Dos jóvenes amantes de la montaña residentes en la comuna de Alto del Carmen encontraron, hace una semana y a 4.200 metros de altura, el cuerpo de un hombre muerto en la cordillera. Un cadáver. Escucho su historia en la radio y, no sé bien porqué, me emociono. Pienso que una vida no deja de ser vida porque el cuerpo físico perece.
Los montañistas cuentan que, por los detalles a la vista –jeans, zapatos urbanos, un cinturón de cuero, retazos de camisa– es un muerto “reciente”; es decir, no se trata de un hallazgo arqueológico. También, la falta de otros elementos deja ver que no se trataba de un montañista o alguien preparado para subir una cumbre como la del Picudo, que roza los 5.000 metros y hacia donde se dirigían los jóvenes.
Ellos explican que, en un ascenso “normal” a esa cumbre –dos campamentos, salida muy temprano y por la ruta habitual– jamás lo habrían encontrado. Pero una serie de circunstancias puntuales fueron modificando la subida y permitieron que, al desviarse algunos metros de la ruta, pudieran identificar un bulto que, a primera vista, parecía un animal muerto.
Una vez que vieron que se trataba de un ser humano todo cambió. Pese a que se encontraban solo a 500 metros, hacer cumbre ya no tenía sentido, había algo “mayor”, algo mucho más importante. Al principio, la incertidumbre, la perplejidad. ¿Qué hacer? Luego, las preguntas, las especulaciones. ¿Quién es? ¿Cuánto lleva aquí? ¿Por qué está aquí y cómo perdió la vida?

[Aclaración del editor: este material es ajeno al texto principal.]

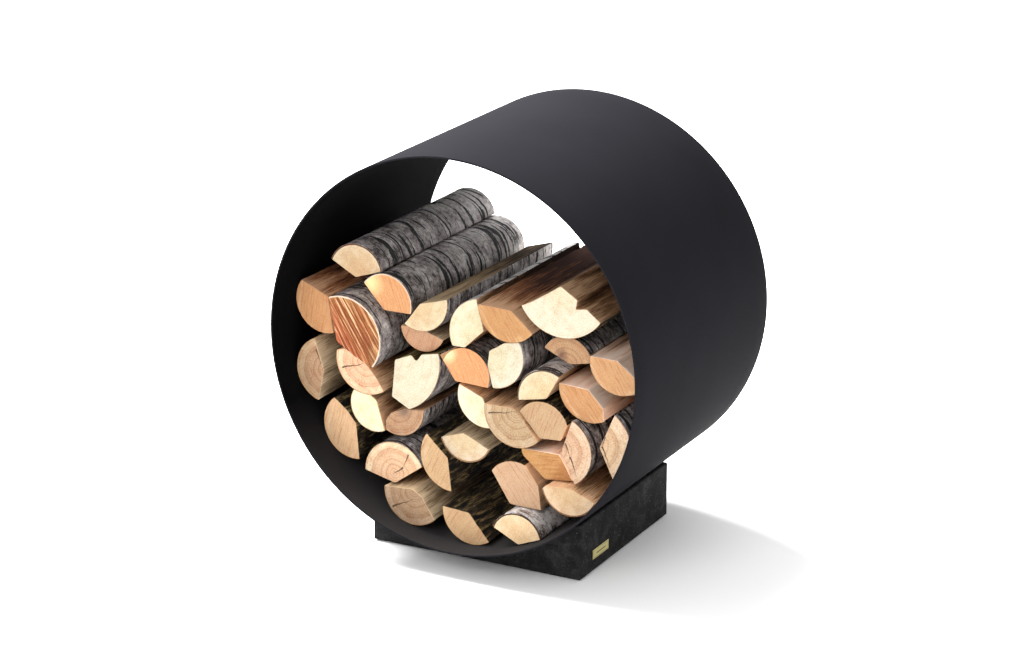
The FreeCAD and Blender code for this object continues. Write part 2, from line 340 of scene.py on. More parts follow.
        # crack: a wavy dark band of painted shade along the line from one point to another, narrowing
        # as it goes
        length = math.hypot(x1 - x0, z1 - z0) / 1000
        turn = math.atan2(z1 - z0, x1 - x0)
        sx, sz = x0 / 1000 - look["pith"][0], z0 / 1000 - look["pith"][1]
        cx, cz = math.cos(turn), math.sin(turn)
        lined = surfacePoints(tree, (1, 1, 1), -turn, (-(sx * cx + sz * cz), sx * cz - sz * cx, 0))
        part = add(tree, "SeparateXYZ", {"Vector": lined})
        sway = add(tree, "TexNoise", {"Vector": lined, "Scale": perMetre(endPatterns["blotch"]),
                                      "Detail": 3.0})
        sway = add(tree, "Math", (sway, 0.007, -0.0035), operation="MULTIPLY_ADD")
        off = add(tree, "Math", (add(tree, "Math", (part.outputs["Y"], sway), operation="ADD"),),
                  operation="ABSOLUTE")
        way = add(tree, "Math", (part.outputs["X"], length), operation="DIVIDE")
        inside = add(tree, "Math", (add(tree, "Math", (way, 0.0), operation="GREATER_THAN"),
                                    add(tree, "Math", (way, 1.0), operation="LESS_THAN")),
                     operation="MULTIPLY")
        reach = add(tree, "Math", (add(tree, "Math", (1.15, way), operation="SUBTRACT"), width / 1000),
                    operation="MULTIPLY")
        dark = add(tree, "Math", (add(tree, "Math", (off, reach), operation="LESS_THAN"), inside),
                   operation="MULTIPLY")
        colour = add(tree, "Mix", (add(tree, "Math", (dark, 0.85), operation="MULTIPLY"), colour,
                                   endTones["crackShade"]), data_type="RGBA")
        height = add(tree, "Math", (dark, -3.0, height), operation="MULTIPLY_ADD")
    for x, z, size, tone, strength in look.get("spots", ()):
        # soft patch of another colour: a knot, a pale tip, a stain
        shift = (look["pith"][0] - x / 1000, look["pith"][1] - z / 1000, 0)
        spot = surfacePoints(tree, (1, 1, 1), 0.0, shift)
        reach = add(tree, "VectorMath", {0: spot}, operation="LENGTH").outputs["Value"]
        reach = add(tree, "Math", (wavy, size / 1500, reach), operation="MULTIPLY_ADD")
        inSpot = add(tree, "Math", (1.35, add(tree, "Math", (reach, size / 1000), operation="DIVIDE")),
                     operation="SUBTRACT", use_clamp=True)
        colour = add(tree, "Mix", (add(tree, "Math", (inSpot, strength), operation="MULTIPLY"), colour,
                                   tone), data_type="RGBA")
    inner = add(tree, "Attribute", attribute_name="underBark", attribute_type="GEOMETRY").outputs["Fac"]
    edge = add(tree, "Math", (add(tree, "Math", (fine, 0.0016, inner), operation="MULTIPLY_ADD"),
                              look.get("barkLine", 0.0014) + 0.0008), operation="LESS_THAN")
    colour = add(tree, "Mix", (edge, colour, look.get("barkColour", endTones["innerBark"])),
                 data_type="RGBA")
    dress(tree, shader, colour, height, 0.0006)
    return material


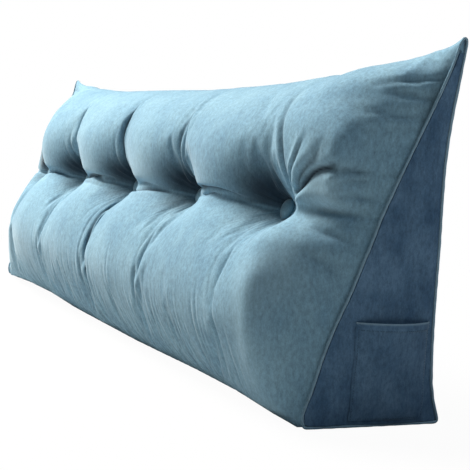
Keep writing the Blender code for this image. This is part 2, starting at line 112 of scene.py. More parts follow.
floor_mesh = bpy.data.meshes.new("floor")
half = FLOOR_SIZE / 2
floor_mesh.from_pydata([(-half, -half, 0), (half, -half, 0), (half, half, 0), (-half, half, 0)],
                       [], [(0, 1, 2, 3)])
floor_paint = bpy.data.materials.new("floor_paint")
floor_paint.use_nodes = True
tree = floor_paint.node_tree
paint = tree.nodes["Principled BSDF"]
paint.inputs["Roughness"].default_value = FLOOR_ROUGH
camera_ray = node(tree, "ShaderNodeLightPath").outputs["Is Camera Ray"]
grey = node(tree, "ShaderNodeMapRange", {"Value": camera_ray, "To Min": FLOOR_BOUNCE, "To Max": FLOOR_SEEN})
tree.links.new(grey.outputs["Result"], paint.inputs["Base Color"])
place = node(tree, "ShaderNodeNewGeometry").outputs["Position"]
away = node(tree, "ShaderNodeVectorMath", {0: place}, operation="LENGTH").outputs["Value"]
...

El cuerpo del hombre está parcialmente momificado, lo que quiere decir que por las condiciones climáticas y la altura, su piel “se seca” adhiriéndose al hueso. Esto permitirá sacar muestras de ADN, aclaran, para poder identificar quién es.
Las sociedades necesitan ritos y el mortuorio es uno de ellos, tal vez uno de los más importantes puesto que ocupa un lugar trascendental en todas las culturas humanas. En la nuestra hay un dicho: “Dar cristiana sepultura”, que implica la idea de que un cuerpo humano no descansa hasta que no es debidamente enterrado y despedido por quienes quedan vivos, sabiendo dónde reposan sus restos.
En una época en que la vida humana parece ir perdiendo valor, va mi máximo reconocimiento para estos héroes cotidianos que, con un profundo gesto de amor por la existencia, dejaron por un momento su deseo individual para facilitar que otros ser humanos puedan despedir a un ser querido, y que ese hombre que murió en circunstancias trágicas pueda conseguir un descanso digno.